### [Exercise prompt]
In the records below, begin at the line that has "Reconstruct the object" and stop after the line that has "to the front."; quote those lines verbatim and nothing more.

### [Available data]
********************
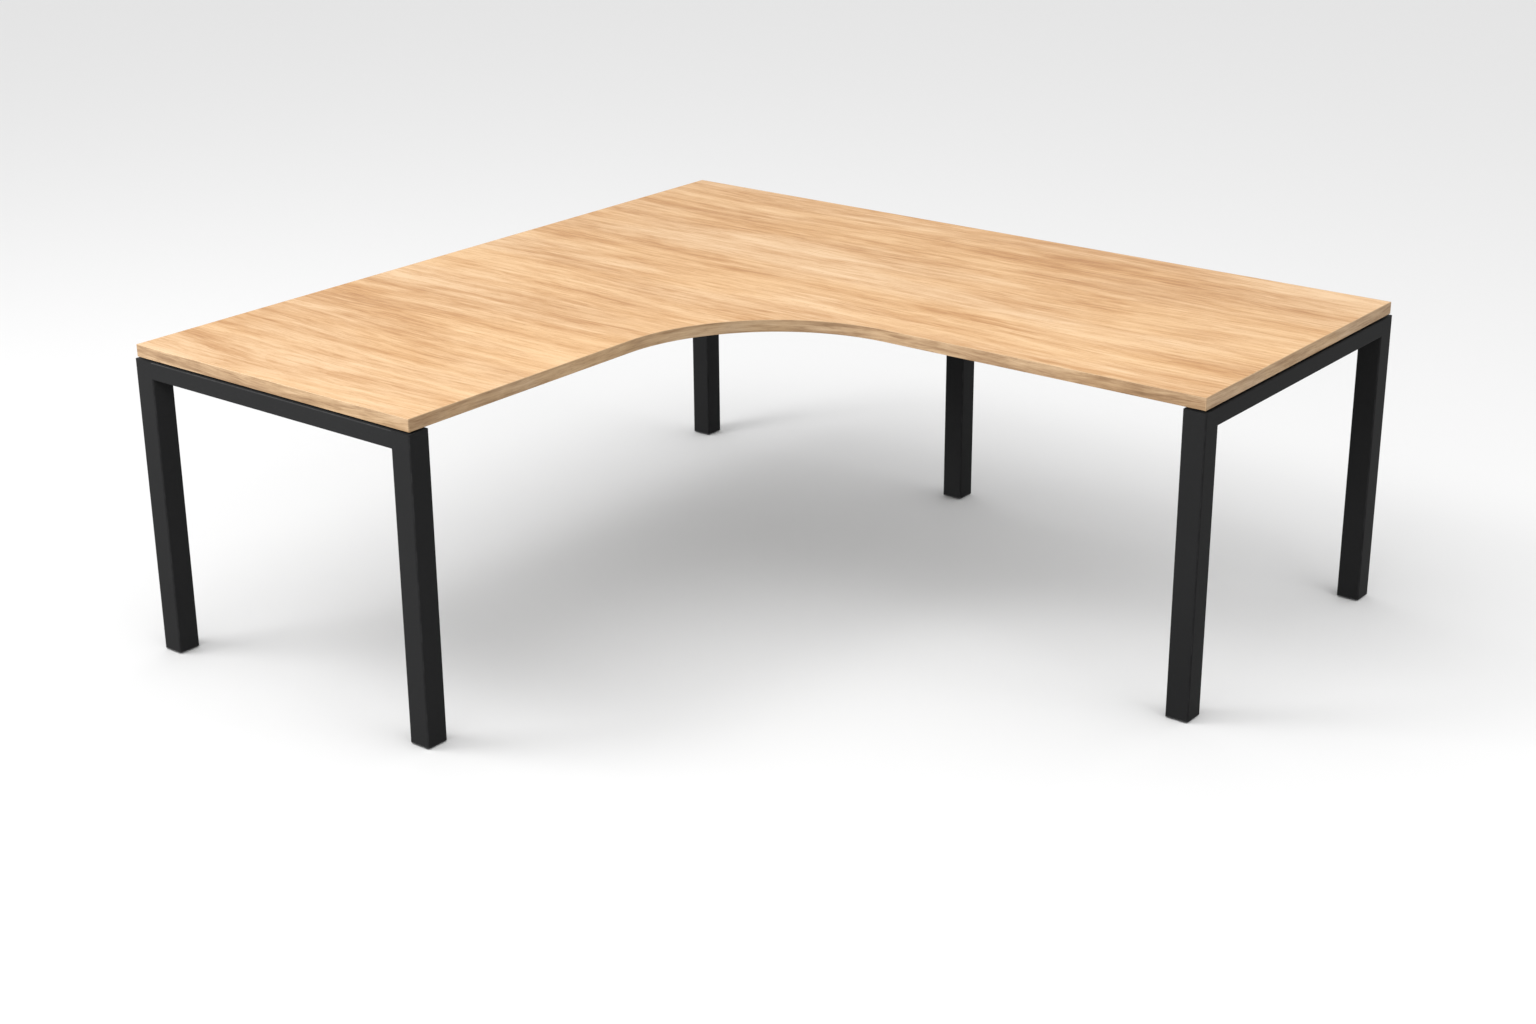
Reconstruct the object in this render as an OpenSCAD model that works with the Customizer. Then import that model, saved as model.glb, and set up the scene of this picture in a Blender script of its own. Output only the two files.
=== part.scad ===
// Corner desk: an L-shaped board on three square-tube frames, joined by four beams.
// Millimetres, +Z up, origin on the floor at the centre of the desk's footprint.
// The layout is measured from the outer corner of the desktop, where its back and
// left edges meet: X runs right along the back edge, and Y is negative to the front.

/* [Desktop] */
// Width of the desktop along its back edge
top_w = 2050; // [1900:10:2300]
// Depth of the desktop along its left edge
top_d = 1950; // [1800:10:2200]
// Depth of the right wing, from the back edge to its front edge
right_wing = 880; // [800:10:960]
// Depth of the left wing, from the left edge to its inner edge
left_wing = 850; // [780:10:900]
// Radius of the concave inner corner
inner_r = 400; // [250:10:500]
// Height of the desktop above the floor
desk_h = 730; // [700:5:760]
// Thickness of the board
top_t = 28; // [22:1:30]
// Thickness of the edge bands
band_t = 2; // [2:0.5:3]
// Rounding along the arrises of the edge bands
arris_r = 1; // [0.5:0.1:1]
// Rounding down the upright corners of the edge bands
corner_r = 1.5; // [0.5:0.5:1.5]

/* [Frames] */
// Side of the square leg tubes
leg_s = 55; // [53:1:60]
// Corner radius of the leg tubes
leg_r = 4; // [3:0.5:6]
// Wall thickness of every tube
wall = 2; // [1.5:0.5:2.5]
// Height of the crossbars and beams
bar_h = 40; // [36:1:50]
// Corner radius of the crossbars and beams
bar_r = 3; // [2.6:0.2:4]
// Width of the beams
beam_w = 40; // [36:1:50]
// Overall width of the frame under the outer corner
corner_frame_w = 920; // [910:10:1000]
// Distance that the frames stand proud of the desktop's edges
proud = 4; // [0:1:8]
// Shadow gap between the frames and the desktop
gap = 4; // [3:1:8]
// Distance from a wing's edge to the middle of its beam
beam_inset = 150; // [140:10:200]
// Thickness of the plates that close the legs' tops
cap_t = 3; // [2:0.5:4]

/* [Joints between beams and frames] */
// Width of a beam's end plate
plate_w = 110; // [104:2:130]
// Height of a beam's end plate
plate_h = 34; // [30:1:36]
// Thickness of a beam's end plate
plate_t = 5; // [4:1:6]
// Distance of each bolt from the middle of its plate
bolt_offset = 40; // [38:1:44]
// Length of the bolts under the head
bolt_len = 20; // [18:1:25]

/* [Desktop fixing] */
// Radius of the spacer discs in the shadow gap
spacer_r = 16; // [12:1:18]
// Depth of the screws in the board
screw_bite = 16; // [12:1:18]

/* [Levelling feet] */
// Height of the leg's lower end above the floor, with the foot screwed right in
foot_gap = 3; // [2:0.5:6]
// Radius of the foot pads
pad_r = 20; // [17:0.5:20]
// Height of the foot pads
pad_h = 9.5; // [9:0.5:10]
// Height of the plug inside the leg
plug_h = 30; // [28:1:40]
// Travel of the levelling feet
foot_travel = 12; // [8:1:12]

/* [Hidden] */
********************
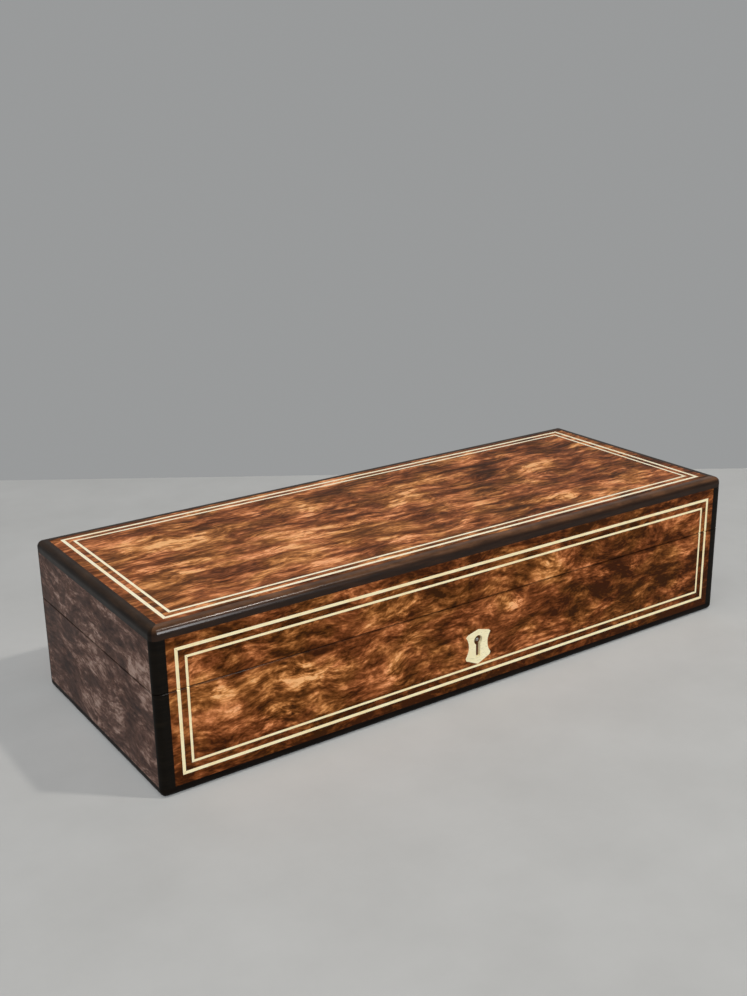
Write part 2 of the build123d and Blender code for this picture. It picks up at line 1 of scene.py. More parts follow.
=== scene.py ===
********************
### [Task result]
Reconstruct the object in this render as an OpenSCAD model that works with the Customizer. Then import that model, saved as model.glb, and set up the scene of this picture in a Blender script of its own. Output only the two files.
=== part.scad ===
// Corner desk: an L-shaped board on three square-tube frames, joined by four beams.
// Millimetres, +Z up, origin on the floor at the centre of the desk's footprint.
// The layout is measured from the outer corner of the desktop, where its back and
// left edges meet: X runs right along the back edge, and Y is negative to the front.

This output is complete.